Mt Agung (Bali) Eruption Plumes
MISR Active Aerosol Plume-Height (AAP) Project:
Mt Agung (Bali) eruption plumes seen by MISR November 29, 2017 (left) and calculated plume heights (right)
Volcanic eruptions can generate a significant amount of atmospheric aerosols that have regional to global impacts. Accurate plume heights are needed to determine the influence of volcanic eruptions, but are difficult to obtain due to the hazardous nature of eruptions. Stereo images from NASA’s Multi-Angle Imaging Spectroradiometer (MISR) make it possible to retrieve plume heights during eruptions. Multi-angle images help distinguish eruption plumes from clouds. Mt. Agung began heightened seismic activity on August 10, 2017. On November 29, 2017 MISR observed a plume reaching ~6 km.

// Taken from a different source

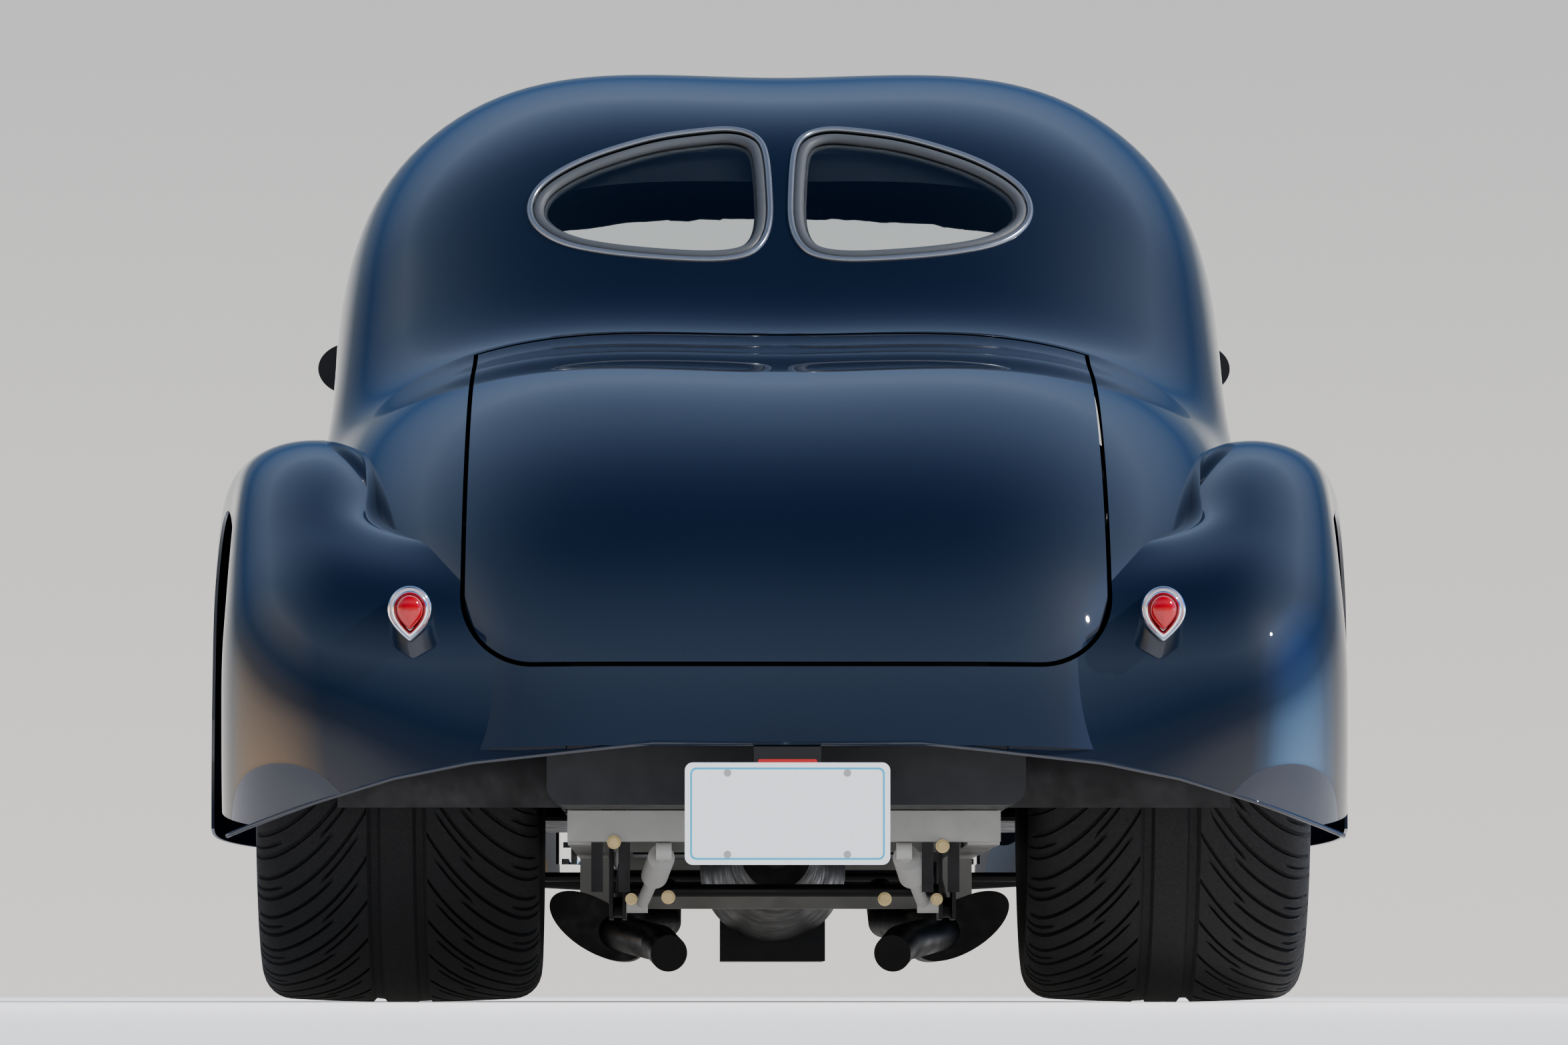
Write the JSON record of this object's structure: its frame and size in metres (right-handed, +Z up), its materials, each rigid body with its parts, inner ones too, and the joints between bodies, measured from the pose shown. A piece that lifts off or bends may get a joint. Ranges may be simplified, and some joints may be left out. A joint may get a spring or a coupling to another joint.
{
  "type": "street rod coupe",
  "caption": "Fastback street rod coupe with teardrop fenders, split rear window, wide rear tyres, and doors, deck lid, hood, steering and wheels that move.",
  "frame": {"origin": "on the floor, at the middle of the car's length and width", "axes": "+Y forward along the car, +X to its right-hand side, +Z up"},
  "size_m": [1.8666, 4.38, 1.5639],
  "materials": {
    "body_paint": "deep blue metallic under clear lacquer, polished",
    "window_glass": "tinted clear glass",
    "bright_trim": "polished plating",
    "red_lens": "ribbed red glass",
    "clear_lens": "fluted clear glass",
    "plate_white": "white enamel on pressed sheet",
    "mirror_black": "gloss black with a glass face",
    "floor_black": "satin black underseal",
    "chassis_black": "satin black",
    "axle_black": "black painted casting",
    "damper_grey": "silver-grey satin",
    "tank_grey": "dark grey satin",
    "exhaust_black": "heat-proof black",
    "engine_grey": "bare casting",
    "gearbox_alloy": "dull cast alloy",
    "tyre_rubber": "matt black, dusty",
    "wheel_alloy": "polished alloy",
    "seat_hide": "dark tan hide",
    "dash_paint": "body colour",
    "steering_black": "black rim, bright spokes"
  },
  "bodies": {
    "body": {"body_shell": "body_paint", "rear_glass": "window_glass", "windscreen": "window_glass", "nose_shell": "body_paint", "grille": "bright_trim", "rear_fenders": "body_paint", "front_fenders": "body_paint", "running_boards": "body_paint", "head_lamp_rings": "bright_trim", "head_lamp_lenses": "clear_lens", "tail_lamp_bezels": "bright_trim", "tail_lamp_lenses": "red_lens", "number_plate": "plate_white", "floor_pan": "floor_black", "chassis": "chassis_black", "rear_axle": "axle_black", "rear_dampers": "damper_grey", "rear_links": "chassis_black", "fuel_tank": "tank_grey", "exhaust": "exhaust_black", "engine_block": "engine_grey", "gearbox": "gearbox_alloy", "front_suspension": "chassis_black", "bench_seat": "seat_hide", "dash": "dash_paint"},
    "door_left": {"door_left": "body_paint", "door_glass_left": "window_glass", "mirror_left": "mirror_black"},
    "door_right": {"door_right": "body_paint", "door_glass_right": "window_glass", "mirror_right": "mirror_black"},
    "deck_lid": {"deck_lid": "body_paint"},
    "hood": {"hood": "body_paint"},
    "knuckle_left": {"knuckle_left": "axle_black"},
    "knuckle_right": {"knuckle_right": "axle_black"},
    "tie_rod": {"tie_rod": "axle_black"},
    "steering_wheel": {"steering_wheel": "steering_black"},
    "wheel_front_left": {"wheel_front_left": "wheel_alloy", "tyre_front_left": "tyre_rubber"},
    "wheel_front_right": {"wheel_front_right": "wheel_alloy", "tyre_front_right": "tyre_rubber"},
    "wheel_rear_left": {"wheel_rear_left": "wheel_alloy", "tyre_rear_left": "tyre_rubber"},
    "wheel_rear_right": {"wheel_rear_right": "wheel_alloy", "tyre_rear_right": "tyre_rubber"}
  },
  "joints": [
    {"name": "door_left_hinge", "type": "hinge", "parent": "body", "child": "door_left", "pos_m": [-0.7155, 0.5485, 0.7], "axis": [0, 0, -1], "range_deg": [0, 68]},
    {"name": "door_right_hinge", "type": "hinge", "parent": "body", "child": "door_right", "pos_m": [0.7155, 0.5485, 0.7], "axis": [0, 0, 1], "range_deg": [0, 68]},
    {"name": "deck_lid_hinge", "type": "hinge", "parent": "body", "child": "deck_lid", "pos_m": [0, -1.1705, 1.0685], "axis": [-1, 0, 0], "range_deg": [0, 52]},
    {"name": "hood_hinge", "type": "hinge", "parent": "body", "child": "hood", "pos_m": [0, 0.6435, 1.0935], "axis": [1, 0, 0], "range_deg": [0, 48]},
    {"name": "steer_left", "type": "hinge", "parent": "body", "child": "knuckle_left", "pos_m": [-0.572, 1.417, 0.325], "axis": [0, 0, 1], "range_deg": [-25, 25]},
    {"name": "steer_right", "type": "hinge", "parent": "body", "child": "knuckle_right", "pos_m": [0.572, 1.417, 0.325], "axis": [0, 0, 1], "range_deg": [-25, 25]},
    {"name": "tie_rod_slide", "type": "slide", "parent": "body", "child": "tie_rod", "axis": [1, 0, 0], "range_m": [-0.048, 0.048]},
    {"name": "steering_wheel_turn", "type": "hinge", "parent": "body", "child": "steering_wheel", "pos_m": [-0.35, 0.19, 0.905], "axis": [0, -0.8747, 0.4846], "range_deg": [-350.5, 350.5]},
    {"name": "spin_front_left", "type": "hinge", "parent": "knuckle_left", "child": "wheel_front_left", "pos_m": [-0.66, 1.417, 0.325], "axis": [-1, 0, 0], "continuous": true},
    {"name": "spin_front_right", "type": "hinge", "parent": "knuckle_right", "child": "wheel_front_right", "pos_m": [0.66, 1.417, 0.325], "axis": [-1, 0, 0], "continuous": true},
    {"name": "spin_rear_left", "type": "hinge", "parent": "body", "child": "wheel_rear_left", "pos_m": [-0.6, -1.225, 0.368], "axis": [-1, 0, 0], "continuous": true},
    {"name": "spin_rear_right", "type": "hinge", "parent": "body", "child": "wheel_rear_right", "pos_m": [0.6, -1.225, 0.368], "axis": [-1, 0, 0], "continuous": true}
  ],
  "couplings": [
    {"joint": "steer_right", "follows": "steer_left", "ratio": 1},
    {"joint": "tie_rod_slide", "follows": "steer_left", "m_per_rad": 0.1085},
    {"joint": "steering_wheel_turn", "follows": "steer_left", "ratio": 14}
  ]
}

Particles were transported in two plumes (south & southwest) across Bali at an altitude of 4.5-5 km. At this altitude, the direct (ash fall) and indirect (surface temperature) effects are likely to remain local. Activity remains high at Agung, with the potential for ongoing eruptions to cause significant regional hazards to populations and aviation. Larger eruptions also pose a hazard to the busy Australia – SE Asia flight corridor.